If you are a large health, media, or research institution, you are probably already investing in semantic applications and consultants (and if not you should be considering it).
If you don't have the need or budget for a team of ontologists, taxonomists, and developers who understand RDF, OWL, SPARQL, and other semantic languages, you might consider experimenting with the production and use of linked data by using some of these lower-end, but very useful, approaches:
Schema.org: A collaboration between Google, Microsoft, and Yahoo, Schema.org was introduced with HTML5 as a way to structure data within HTML documents so it could be better understood and used by major search engines. To use it, see Getting Started with Schema.org. If Drupal 7 is your content management system, you can use a "shortcut" to marking up your content with the Schema.org module. There is a plugin for Wordpress, too. And it looks as though a Joomla has one either released or in development. Efforts are being made to make schema.org more compatible with linked data schemes since microdata is less robust than RDF, and this is an ongoing, ever-evolving effort. In any case, by using microdata you are identifying and stucturing data within your content, and will do a lot to optimize your content for search. Shiv Kumar Ganesh has written a great summary of other web tools for Schema.org implementation.

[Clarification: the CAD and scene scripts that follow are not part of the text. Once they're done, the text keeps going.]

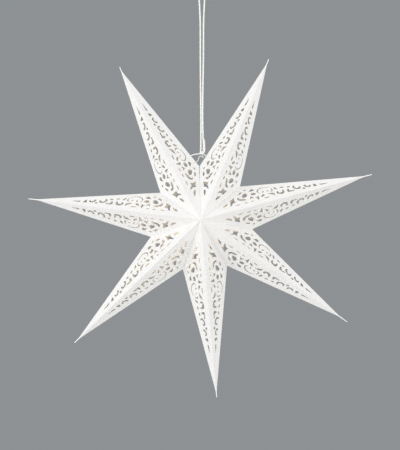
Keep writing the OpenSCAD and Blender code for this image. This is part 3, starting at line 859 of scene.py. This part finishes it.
def make_world():
    """Soft white light all round; straight sight, gloss and clear things show the backdrop's grey instead."""
    world = bpy.data.worlds.new("studio")
    bpy.context.scene.world = world
    world.use_nodes = True
    tree = world.node_tree
    tree.nodes.clear()
    out = node(tree, "ShaderNodeOutputWorld")
    path = node(tree, "ShaderNodeLightPath")
    soft = node(tree, "ShaderNodeBackground")
    soft.inputs["Color"].default_value = (1, 1, 1, 1)
    soft.inputs["Strength"].default_value = 0.80
    seen = node(tree, "ShaderNodeBackground")
    seen.inputs["Color"].default_value = (*BACKDROP, 1)
    either = node(tree, "ShaderNodeMath")
    either.operation = "MAXIMUM"
    link(tree, path.outputs["Is Camera Ray"], either.inputs[0])
    link(tree, path.outputs["Is Glossy Ray"], either.inputs[1])
    any_of = node(tree, "ShaderNodeMath")
    any_of.operation = "MAXIMUM"
    link(tree, either.outputs[0], any_of.inputs[0])
    link(tree, path.outputs["Is Transmission Ray"], any_of.inputs[1])
    mix = node(tree, "ShaderNodeMixShader")
    link(tree, any_of.outputs[0], mix.inputs["Fac"])
    link(tree, soft.outputs[0], mix.inputs[1])
    link(tree, seen.outputs[0], mix.inputs[2])
    link(tree, mix.outputs[0], out.inputs["Surface"])


def make_floor():
    """A plain round floor, far enough below the star to stay out of the picture."""
    mat, tree, out = new_material("floor")
    shader = node(tree, "ShaderNodeBsdfPrincipled")
    shader.inputs["Base Color"].default_value = (0.64, 0.64, 0.635, 1)
    shader.inputs["Roughness"].default_value = 0.9
    link(tree, shader.outputs["BSDF"], out.inputs["Surface"])
    mesh = bpy.data.meshes.new("floor")
    r, z, n = 2.6, -1.35, 96
    ring = [(r * math.cos(2 * math.pi * k / n), r * math.sin(2 * math.pi * k / n), z) for k in range(n)]
    mesh.from_pydata(ring, [], [list(range(n))])
    mesh.materials.append(mat)
    floor = bpy.data.objects.new("floor", mesh)
    bpy.context.scene.collection.objects.link(floor)


def area_light(name, place, target, size, energy):
    data = bpy.data.lights.new(name, "AREA")
    data.shape = "RECTANGLE"
    data.size, data.size_y = size
    data.energy = energy
    lamp = bpy.data.objects.new(name, data)
    bpy.context.scene.collection.objects.link(lamp)
    lamp.location = place
    lamp.rotation_euler = (Vector(target) - Vector(place)).to_track_quat("-Z", "Y").to_euler()


make_world()
make_floor()
area_light("key", (-2.5, -2.4, 0.2), STAR_CENTRE, (1.6, 1.8), 30.5)
area_light("fill", (2.2, -2.6, 0.7), STAR_CENTRE, (1.6, 1.6), 23)
area_light("low", (-0.2, -2.4, -1.2), STAR_CENTRE, (2.2, 0.8), 18.5)
area_light("rim", (0.6, 2.4, 1.2), STAR_CENTRE, (1.6, 1.2), 18)

scene = bpy.context.scene
scene.view_settings.view_transform = "Standard"
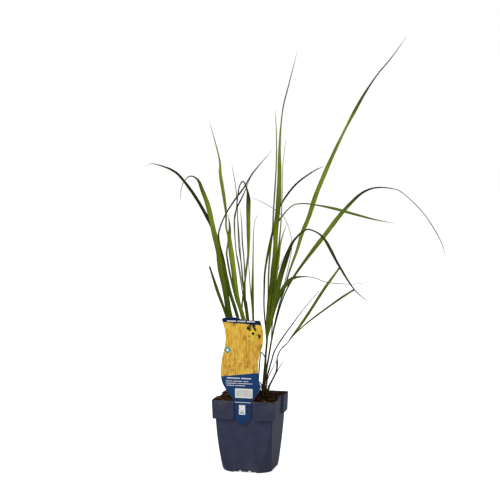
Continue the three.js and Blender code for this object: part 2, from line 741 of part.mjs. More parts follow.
function bladeSolid({ width, turn, path, from }, sheath) {
  const root = from === undefined ? sheath.slice(-2) : [sheath[from]];
  const rooted = [...root, ...path];
  const stations = stationsOn(curveThrough(rooted), (rooted.length - 1) * stepsPerSpan);
  const halfThick = bladeThickness / 2;
  const section = [[-0.5, 0, halfThick], [0, 1, halfThick], [0.5, 0, halfThick]];
  const ring = [...section, ...section.map(([s, keel]) => [s, keel, -halfThick]).reverse()];
  return loft(
    stations.map((station) => {
      const { normal, across } = frameAt(station, listed(turn, station.share));
      const wide = Math.max(listed(width, station.share), bladeTipWidth);
      return ring.map(([s, keel, lift]) =>
        station.point
          .clone()
          .addScaledVector(across, s * wide)
          .addScaledVector(normal, lift - keel * bladeFold * wide),
      );
    }),
    3,
  );
}

// The assembly
const group = new THREE.Group();
const holes = [];
for (const { name, sheathRadius, sheath, blades } of shoots) {
  const slender = blades.length === 0;
  const stem = sheathSolid(sheath, sheathRadius, slender);
  const shoot = union([stem, ...blades.map((blade) => bladeSolid(blade, sheath))]);
  group.add(meshFrom(name, shoot, slender ? stalkBrown : leafGreen));
  holes.push(sheathSolid(sheath, sheathRadius, slender, clearance));
}
group.add(meshFrom("pot", buildPot(), potPlastic));
group.add(meshFrom("soil", buildSoil(holes), soilBrown));
group.add(meshFrom("label", buildLabel(), labelCard));

export default group;
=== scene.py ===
import json
import math
import random
from collections import defaultdict

import bpy
import bmesh
from mathutils import Matrix, Vector, noise

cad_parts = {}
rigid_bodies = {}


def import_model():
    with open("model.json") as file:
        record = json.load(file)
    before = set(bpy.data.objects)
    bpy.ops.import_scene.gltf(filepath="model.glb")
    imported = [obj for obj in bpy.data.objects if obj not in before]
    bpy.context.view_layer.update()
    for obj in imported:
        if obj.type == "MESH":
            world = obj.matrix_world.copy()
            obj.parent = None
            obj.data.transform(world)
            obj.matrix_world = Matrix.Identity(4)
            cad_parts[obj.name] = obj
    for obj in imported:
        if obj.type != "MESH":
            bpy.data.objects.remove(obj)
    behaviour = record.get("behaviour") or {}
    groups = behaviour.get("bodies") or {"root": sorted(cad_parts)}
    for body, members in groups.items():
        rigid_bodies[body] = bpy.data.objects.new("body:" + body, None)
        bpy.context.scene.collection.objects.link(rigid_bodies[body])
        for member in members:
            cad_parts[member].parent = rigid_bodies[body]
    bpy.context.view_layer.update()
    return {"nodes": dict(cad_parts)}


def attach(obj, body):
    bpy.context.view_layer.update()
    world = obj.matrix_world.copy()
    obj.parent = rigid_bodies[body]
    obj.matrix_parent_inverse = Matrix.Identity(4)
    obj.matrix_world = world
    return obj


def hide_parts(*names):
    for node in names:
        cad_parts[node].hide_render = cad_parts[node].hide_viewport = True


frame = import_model()
print("frame loaded: %d nodes" % len(frame["nodes"]))

# A young clump of tall moor grass in its square nursery pot, with the plant label on the front.
# Sizes in the dictionaries are millimetres and degrees, and meshes are made in metres.

mm = 0.001


# Small helpers for node trees. What feeds a socket is a number, a colour or another node's output.

class Term:  # a node's output, which can stand in a sum
    def __init__(self, socket):
        self.socket = socket
        self.tree = socket.id_data

    def __add__(self, other):
        return calc("ADD", self, other)

    def __sub__(self, other):
        return calc("SUBTRACT", self, other)

    def __rsub__(self, other):
        return calc("SUBTRACT", other, self)

    def __mul__(self, other):
        return calc("MULTIPLY", self, other)

    def __abs__(self):
        return calc("ABSOLUTE", self)


def feed(term, socket):
    if isinstance(term, Term):
        term.tree.links.new(term.socket, socket)
    elif term is not None:
        socket.default_value = term


def feedAll(node, **terms):
    for key, term in terms.items():
        feed(term, node.inputs[key.replace("_", " ")])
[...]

Freebase: Owned by Google, Freebase is an open source linked database with almost 100 million named and linked "entities." Including your organization and any data you would like to share in this linked database means that anyone using the Freebase API to pull in linked information (such as BioVenturist, for example,an open source biotechnology research website), will automatically have access to the information you provide. The best thing about Freebase is that you can design your own schema--that is, you decide for yourself how the information you are providing relates to everything else in the database. Here is a primer to get started adding topics in Freebase. As an example, take a look at SpaceforGood's Freebase entry (a work in progress). Now, as for using Freebase linked data withing your CMS, if you are using Drupal, you can start to enter some Freebase topics directly into text fields using this module, and in Wordpress, this plugin will autodescribe tags using Freebase.
OpenCalais: Developed by Thompson Reuters, OpenCalais is an open-source application which automatically searches your content and creates rich semantic metadata that you can embed in your CMS. This can be used, in the words of Drupal expert Angie Byron "for things like assisting with SEO, getting better search results, creating an 'Other articles like this' block, pulling in external data from other sources that speak RDF, or whatever else you can imagine doing with this kind of information." For Drupal, use this module, If you use WordPress, Tagaroo works well, and you can even use this OpenCalais Plugin to automatically search your text to find related Freebase info/pictures and video content into you site.
Kasabi: Kasabi is a warehouse for linked datasets, including the CIA World Factbook, BBC Programs, and NASA spacecraft dataset. It has lots and lots of data in an easy to consume format, and plans to build APIs to allow developers access to this data for a variety of purposes. Drupal has a module in development.
If your organization produces a lot of linked data in RDF format, consider adding what you have Kasabi and to Sindice.org, an open-source linked data directory.
Semantics is a burgeoning, quickly-evolving field, and even as I write this new apps are being developed, new mash-ups created, new ontologies built, and new standards agreed upon. If there is something you'd like to share to help the nonprofit community keep up with these developments, please post it in the comments below! Nonprofit organizations have much to offer the world of open, linked data--most importantly the spirit of openness, fairness, and community that was, and hopefully will remain, the foundation of the World Wide Web.